# WOTUS Update.



## Vol (Jul 5, 2009)

From Growing TN. Our President is definitely a unusual bird, but he has helped this country economically immensely in a very short time, and he has much much more common sense when dealing with regulation than what we have dealt with previously.

Regards, Mike

http://tennessee.growingamerica.com/features/2018/02/if-record-yields-didnt-make-profits-in-2017-how-might-2018-2018-02-01


----------



## Tim/South (Dec 12, 2011)

Good to know WOTUS is not something we will have to contend with in the future.


----------



## Teslan (Aug 20, 2011)

Tim/South said:


> Good to know WOTUS is not something we will have to contend with in the future.


Or until the pendulum swings to the left again then we will have even more silly regulations.
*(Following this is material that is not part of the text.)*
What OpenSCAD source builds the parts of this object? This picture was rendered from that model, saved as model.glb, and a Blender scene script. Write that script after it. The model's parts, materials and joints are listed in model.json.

And something worse will take the place of WOTUS. I found it interesting reading the news about the State of the Union speech yesterday. From reading most any report you would think that Trump's speech was full of lies and hate. Good thing I watched most of it myself.


----------



## RockyHill (Apr 24, 2013)

Teslan said:


> Or until the pendulum swings to the left again then we will have even more silly regulations. And something worse will take the place of WOTUS. I found it interesting reading the news about the State of the Union speech yesterday. From reading most any report you would think that Trump's speech was full of lies and hate. Good thing I watched most of it myself.


Exactly! Have learned that we have to hear the actual speeches. Thought the President gave an excellent speech.

Shelia


----------



## swmnhay (Jun 13, 2008)

RockyHill said:


> Exactly! Have learned that we have to hear the actual speeches. Thought the President gave an excellent speech.
> 
> Shelia


Pretty crazy when a couple of Dems started clapping and their colleges gave them a look and they quit.

Or the one that walked out when they were chanting USA,USA


----------